● DIRECTIONS: For this exercise, return only the lines from the line containing "const rod = new" through the line containing "if empty is", both ends included, exactly as they are.

● INFORMATION SHOWN:
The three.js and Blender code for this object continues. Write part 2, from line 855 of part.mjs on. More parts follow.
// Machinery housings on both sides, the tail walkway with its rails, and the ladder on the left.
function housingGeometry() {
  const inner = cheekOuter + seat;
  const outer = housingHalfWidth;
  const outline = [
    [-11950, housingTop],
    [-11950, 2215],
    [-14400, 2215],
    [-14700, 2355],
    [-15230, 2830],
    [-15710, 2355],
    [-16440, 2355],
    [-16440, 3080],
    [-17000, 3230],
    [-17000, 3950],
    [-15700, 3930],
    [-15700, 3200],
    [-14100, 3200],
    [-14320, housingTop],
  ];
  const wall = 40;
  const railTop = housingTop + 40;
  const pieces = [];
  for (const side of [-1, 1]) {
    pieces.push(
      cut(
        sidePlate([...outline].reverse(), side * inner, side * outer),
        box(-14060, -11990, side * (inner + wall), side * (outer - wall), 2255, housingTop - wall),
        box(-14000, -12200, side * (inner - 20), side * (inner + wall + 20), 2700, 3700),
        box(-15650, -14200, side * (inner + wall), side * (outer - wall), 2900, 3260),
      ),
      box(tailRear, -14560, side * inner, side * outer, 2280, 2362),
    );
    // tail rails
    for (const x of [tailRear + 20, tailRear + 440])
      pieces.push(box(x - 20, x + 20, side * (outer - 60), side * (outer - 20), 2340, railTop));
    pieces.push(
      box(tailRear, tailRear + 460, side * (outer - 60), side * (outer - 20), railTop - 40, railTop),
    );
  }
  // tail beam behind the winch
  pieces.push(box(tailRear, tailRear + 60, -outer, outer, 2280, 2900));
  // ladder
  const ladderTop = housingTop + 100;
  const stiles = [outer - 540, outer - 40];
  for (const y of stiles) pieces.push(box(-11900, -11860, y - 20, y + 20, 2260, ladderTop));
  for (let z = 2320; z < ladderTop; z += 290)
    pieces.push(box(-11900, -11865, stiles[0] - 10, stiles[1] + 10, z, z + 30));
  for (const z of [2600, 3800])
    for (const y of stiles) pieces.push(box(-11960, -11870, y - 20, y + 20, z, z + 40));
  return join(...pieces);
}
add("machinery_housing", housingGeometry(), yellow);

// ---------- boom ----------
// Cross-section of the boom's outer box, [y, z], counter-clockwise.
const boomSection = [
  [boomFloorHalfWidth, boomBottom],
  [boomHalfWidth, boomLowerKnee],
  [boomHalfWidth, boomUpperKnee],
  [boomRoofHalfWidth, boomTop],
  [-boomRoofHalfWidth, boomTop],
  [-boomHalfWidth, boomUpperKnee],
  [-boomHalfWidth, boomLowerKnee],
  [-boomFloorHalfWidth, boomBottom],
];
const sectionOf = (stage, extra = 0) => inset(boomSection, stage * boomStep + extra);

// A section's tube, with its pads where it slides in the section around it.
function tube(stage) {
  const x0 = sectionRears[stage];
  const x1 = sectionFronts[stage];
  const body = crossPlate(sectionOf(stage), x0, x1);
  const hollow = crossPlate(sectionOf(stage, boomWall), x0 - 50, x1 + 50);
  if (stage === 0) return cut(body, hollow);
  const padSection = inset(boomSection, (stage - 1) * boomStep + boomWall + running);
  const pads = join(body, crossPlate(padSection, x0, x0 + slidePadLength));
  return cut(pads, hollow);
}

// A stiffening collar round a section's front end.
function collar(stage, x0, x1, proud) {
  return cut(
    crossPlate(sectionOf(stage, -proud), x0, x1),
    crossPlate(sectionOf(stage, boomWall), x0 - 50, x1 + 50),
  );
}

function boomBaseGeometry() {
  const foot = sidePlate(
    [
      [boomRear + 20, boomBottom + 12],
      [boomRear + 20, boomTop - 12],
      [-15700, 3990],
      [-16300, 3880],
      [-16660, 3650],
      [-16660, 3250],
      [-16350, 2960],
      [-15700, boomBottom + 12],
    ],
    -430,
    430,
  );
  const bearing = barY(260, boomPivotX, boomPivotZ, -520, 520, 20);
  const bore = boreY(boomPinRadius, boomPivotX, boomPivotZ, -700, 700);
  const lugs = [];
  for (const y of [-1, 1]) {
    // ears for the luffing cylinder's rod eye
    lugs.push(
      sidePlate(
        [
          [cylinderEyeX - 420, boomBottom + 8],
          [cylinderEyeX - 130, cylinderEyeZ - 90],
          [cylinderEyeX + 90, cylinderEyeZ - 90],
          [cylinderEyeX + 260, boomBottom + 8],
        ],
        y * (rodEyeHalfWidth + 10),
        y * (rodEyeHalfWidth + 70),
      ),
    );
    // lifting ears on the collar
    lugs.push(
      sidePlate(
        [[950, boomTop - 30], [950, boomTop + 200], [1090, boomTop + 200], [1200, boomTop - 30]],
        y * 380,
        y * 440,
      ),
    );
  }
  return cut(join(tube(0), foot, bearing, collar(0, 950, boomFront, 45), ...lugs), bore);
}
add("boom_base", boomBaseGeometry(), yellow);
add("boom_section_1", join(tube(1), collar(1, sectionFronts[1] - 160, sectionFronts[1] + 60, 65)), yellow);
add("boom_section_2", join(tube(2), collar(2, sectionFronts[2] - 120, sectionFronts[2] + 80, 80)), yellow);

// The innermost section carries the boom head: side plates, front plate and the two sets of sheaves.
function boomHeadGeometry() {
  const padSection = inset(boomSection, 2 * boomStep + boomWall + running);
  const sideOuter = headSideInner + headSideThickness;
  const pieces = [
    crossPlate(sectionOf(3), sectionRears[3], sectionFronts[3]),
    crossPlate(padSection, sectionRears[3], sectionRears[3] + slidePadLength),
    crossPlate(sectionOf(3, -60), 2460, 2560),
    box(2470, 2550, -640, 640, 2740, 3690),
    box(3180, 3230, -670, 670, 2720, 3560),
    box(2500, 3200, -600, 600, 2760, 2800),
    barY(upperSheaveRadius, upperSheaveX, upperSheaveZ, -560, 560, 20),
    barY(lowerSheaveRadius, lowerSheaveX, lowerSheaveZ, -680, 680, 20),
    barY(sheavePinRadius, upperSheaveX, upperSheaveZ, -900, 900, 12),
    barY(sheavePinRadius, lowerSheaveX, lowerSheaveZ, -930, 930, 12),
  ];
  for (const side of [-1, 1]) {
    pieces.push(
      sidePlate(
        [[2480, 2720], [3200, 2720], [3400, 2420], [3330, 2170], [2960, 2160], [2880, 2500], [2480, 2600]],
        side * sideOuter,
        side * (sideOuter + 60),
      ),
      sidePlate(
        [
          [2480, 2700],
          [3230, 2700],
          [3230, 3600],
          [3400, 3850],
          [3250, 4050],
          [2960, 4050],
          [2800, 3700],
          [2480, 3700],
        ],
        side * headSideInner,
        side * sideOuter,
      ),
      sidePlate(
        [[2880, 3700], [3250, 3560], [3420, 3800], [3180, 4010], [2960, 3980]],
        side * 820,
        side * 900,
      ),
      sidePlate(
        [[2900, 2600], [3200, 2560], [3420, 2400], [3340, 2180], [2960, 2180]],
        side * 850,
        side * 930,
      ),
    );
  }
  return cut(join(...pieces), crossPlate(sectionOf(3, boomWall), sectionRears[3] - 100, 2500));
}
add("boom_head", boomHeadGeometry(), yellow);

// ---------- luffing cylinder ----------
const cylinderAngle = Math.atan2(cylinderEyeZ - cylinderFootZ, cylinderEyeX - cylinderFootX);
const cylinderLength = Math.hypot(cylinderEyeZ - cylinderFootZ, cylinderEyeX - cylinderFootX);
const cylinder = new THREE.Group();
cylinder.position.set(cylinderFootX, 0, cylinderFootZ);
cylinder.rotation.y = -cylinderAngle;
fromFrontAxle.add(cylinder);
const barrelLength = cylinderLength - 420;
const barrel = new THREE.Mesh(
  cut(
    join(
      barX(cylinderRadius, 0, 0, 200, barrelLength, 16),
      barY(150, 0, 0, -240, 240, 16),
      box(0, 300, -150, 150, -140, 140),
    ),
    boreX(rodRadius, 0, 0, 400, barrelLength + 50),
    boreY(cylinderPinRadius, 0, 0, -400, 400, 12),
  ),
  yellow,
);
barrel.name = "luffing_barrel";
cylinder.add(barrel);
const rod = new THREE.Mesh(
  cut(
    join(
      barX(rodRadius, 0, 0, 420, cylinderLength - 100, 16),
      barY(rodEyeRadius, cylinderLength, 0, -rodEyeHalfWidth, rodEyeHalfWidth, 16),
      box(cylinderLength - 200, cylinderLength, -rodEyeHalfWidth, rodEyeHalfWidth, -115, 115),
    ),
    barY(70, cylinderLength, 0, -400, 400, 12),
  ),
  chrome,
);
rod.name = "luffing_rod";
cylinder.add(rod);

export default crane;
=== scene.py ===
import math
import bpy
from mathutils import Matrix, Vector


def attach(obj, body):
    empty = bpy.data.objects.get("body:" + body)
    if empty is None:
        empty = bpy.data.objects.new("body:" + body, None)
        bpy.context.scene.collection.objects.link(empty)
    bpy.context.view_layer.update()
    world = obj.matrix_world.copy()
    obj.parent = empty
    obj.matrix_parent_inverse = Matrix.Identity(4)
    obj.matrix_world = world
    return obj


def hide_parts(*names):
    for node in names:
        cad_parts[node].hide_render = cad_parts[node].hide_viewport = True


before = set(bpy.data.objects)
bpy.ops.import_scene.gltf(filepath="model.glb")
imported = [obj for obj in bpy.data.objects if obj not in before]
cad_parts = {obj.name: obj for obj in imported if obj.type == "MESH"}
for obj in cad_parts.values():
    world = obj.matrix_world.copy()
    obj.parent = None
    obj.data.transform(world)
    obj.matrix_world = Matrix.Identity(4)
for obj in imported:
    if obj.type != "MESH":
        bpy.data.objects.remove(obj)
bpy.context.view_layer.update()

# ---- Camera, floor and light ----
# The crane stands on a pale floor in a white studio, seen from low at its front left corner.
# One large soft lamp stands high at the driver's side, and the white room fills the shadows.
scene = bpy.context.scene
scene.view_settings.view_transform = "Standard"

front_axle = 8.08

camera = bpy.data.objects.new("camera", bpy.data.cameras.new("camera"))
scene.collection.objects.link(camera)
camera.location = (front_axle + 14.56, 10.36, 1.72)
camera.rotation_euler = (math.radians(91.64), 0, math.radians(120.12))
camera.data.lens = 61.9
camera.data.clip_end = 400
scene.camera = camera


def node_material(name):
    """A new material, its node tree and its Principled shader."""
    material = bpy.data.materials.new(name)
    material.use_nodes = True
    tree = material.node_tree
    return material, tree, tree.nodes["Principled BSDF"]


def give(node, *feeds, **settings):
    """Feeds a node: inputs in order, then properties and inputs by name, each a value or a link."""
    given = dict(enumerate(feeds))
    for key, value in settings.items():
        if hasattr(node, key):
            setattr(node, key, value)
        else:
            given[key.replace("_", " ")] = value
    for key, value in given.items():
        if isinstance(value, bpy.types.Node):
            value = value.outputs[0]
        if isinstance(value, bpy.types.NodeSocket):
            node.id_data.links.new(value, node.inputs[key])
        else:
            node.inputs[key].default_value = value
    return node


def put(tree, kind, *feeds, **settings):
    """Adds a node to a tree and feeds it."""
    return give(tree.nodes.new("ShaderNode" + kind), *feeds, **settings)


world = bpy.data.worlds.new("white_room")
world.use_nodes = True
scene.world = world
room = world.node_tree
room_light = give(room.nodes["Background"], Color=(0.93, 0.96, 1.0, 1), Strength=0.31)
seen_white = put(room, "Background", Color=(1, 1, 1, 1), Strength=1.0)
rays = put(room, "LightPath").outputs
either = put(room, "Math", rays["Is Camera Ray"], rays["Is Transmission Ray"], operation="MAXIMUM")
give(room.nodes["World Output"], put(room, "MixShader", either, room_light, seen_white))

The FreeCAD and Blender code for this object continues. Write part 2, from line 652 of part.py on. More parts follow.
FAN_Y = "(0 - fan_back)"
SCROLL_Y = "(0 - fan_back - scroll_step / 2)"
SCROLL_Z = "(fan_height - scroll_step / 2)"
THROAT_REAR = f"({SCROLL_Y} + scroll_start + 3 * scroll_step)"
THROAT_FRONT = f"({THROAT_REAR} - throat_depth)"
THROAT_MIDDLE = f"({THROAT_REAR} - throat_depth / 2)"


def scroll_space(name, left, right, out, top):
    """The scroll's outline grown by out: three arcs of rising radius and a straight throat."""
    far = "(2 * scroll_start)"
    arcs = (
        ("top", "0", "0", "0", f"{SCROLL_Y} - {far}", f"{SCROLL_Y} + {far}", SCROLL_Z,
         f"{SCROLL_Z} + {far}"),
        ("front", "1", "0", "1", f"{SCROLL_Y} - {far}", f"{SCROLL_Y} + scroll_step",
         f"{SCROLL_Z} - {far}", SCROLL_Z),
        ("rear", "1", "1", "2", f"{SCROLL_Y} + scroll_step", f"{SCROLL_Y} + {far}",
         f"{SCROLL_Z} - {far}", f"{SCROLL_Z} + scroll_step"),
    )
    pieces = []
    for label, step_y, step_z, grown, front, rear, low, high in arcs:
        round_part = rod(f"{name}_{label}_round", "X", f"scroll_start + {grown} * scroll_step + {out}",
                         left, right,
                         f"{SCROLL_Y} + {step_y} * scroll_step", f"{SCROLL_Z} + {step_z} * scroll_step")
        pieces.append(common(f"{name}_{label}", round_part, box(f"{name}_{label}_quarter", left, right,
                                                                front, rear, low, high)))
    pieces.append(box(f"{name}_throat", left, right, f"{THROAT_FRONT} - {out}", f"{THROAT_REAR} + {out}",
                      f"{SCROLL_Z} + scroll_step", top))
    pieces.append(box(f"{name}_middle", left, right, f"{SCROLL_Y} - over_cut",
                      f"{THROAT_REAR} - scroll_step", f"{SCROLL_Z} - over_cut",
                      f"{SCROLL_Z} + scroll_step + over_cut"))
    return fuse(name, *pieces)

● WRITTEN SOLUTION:
const rod = new THREE.Mesh(
  cut(
    join(
      barX(rodRadius, 0, 0, 420, cylinderLength - 100, 16),
      barY(rodEyeRadius, cylinderLength, 0, -rodEyeHalfWidth, rodEyeHalfWidth, 16),
      box(cylinderLength - 200, cylinderLength, -rodEyeHalfWidth, rodEyeHalfWidth, -115, 115),
    ),
    barY(70, cylinderLength, 0, -400, 400, 12),
  ),
  chrome,
);
rod.name = "luffing_rod";
cylinder.add(rod);

export default crane;
=== scene.py ===
import math
import bpy
from mathutils import Matrix, Vector


def attach(obj, body):
    empty = bpy.data.objects.get("body:" + body)
    if empty is None:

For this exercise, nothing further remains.